Coltrane and Coleman were good friends, and when they were working a few blocks from one another in New York, each would leave his own club between sets to hear the other man play. Coltrane said of Coleman to French jazz writer Francois Postif, “I have only played with him once in my life; I went to listen to him at a club and he asked me to join him. We played two pieces — twelve minutes to be exact — but I think that was the most intense moment of my life.”
WHILE displaying an ever more voracious appetite for all things new, Coltrane still managed to combine commerce and art; although his playing is basically the same on both tenor and soprano saxophones.

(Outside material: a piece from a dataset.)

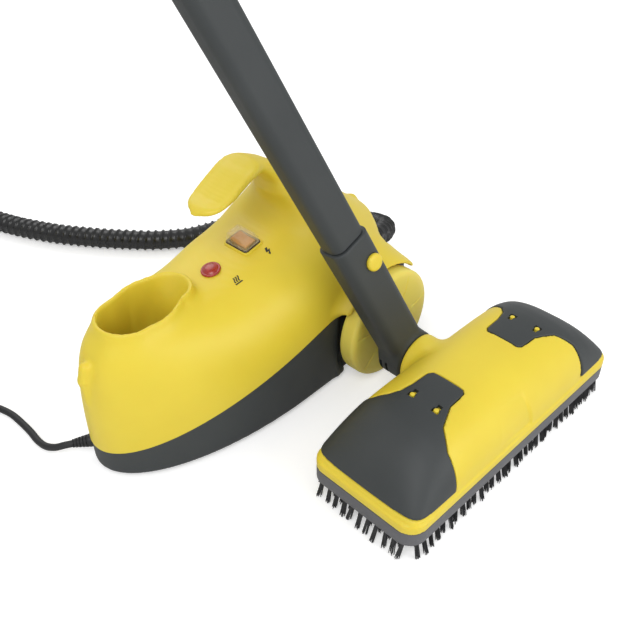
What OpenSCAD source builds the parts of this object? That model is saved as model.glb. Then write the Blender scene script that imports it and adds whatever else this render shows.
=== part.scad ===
/* [Canister placement] */
// Canister axle centre, along the brush
can_x = 17; // [0:1:30]
// Canister axle centre, behind the brush
can_y = 207; // [207:1:260]
// Turn of the canister about the vertical
can_yaw = 2; // [0:0.5:3]

/* [Canister body] */
// Half width of the body at its seam
body_half_w = 74.5; // [73:0.5:76]
// Length of the half ellipse that forms the nose
nose_a = 182; // [176:1:186]
// Where the nose ellipse begins, from the axle
nose_u = -92; // [-96:1:-88]
// Rear face of the body, from the axle
rear_u = 58; // [56:1:60]
// Height of the seam at the rear
seam_z = 84; // [82:1:86]
// Where the seam turns down towards the nose
seam_u = -47; // [-48:1:-46]
// Fall of the seam towards the nose
seam_fall = 0.24; // [0.2:0.01:0.26]
// Wall of the mouldings
wall = 3; // [2.5:0.1:3.2]
// Underside of the tub above the floor
tub_z = 4; // [4:0.5:5]
// How much narrower the tub is at its underside
tub_taper = 1; // [0.5:0.5:3]
// Half width of the tub between the wheels
waist_half_w = 69; // [67:1:71]
// Radius of the fender's inner face about the axle
fender_r = 58; // [57:0.5:59]
// Outer reach of the fenders
fender_v = 88; // [86:1:90]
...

“I think you have to have musical conviction, rather than let the instrument dictate to you”, his soprano saxophone is primarily responsible for a popularity that, in 1961, enabled him to appear at all four of New York’s major jazz clubs. He judiciously combined the elements of his success. Early in an evening, he would feature the soprano on pieces like my favourite things and Greensleeves. Afterwards, he might as to a friend, “The next set will be different. The next set I’ll play all my non hits.” The soprano disappeared, to be replaced by the tenor and long, furiously impassioned and basic blues. This was in the early ’60s, the year following his Downbeat rating as best combo and instrumentalists in 1961. The situation was different in the mid-sixties, done to his death, in 1967. He faced his art squarely, recording such furiously atrocious sounds as Ascension, infirmity and A love Supreme.
However, off the stand, Coltrane became the shy, friendly man whose cigar was the only indication that he knew he was a success. His main concern with his constant work on the road was the protracted absence from his wife, Alice who played piano in some of his last sessions alongside McCoy Tymer. “She really know me, and understands the problem I have as a leader,” explained Coltrane, who loved his wife greatly .
Ravi Shankar, named after Coltrane’s Indian teacher, Ravi Shankar, was not even two years when his father died in 1967. Ravi Coltrane is already making an impact as a new tenor voice.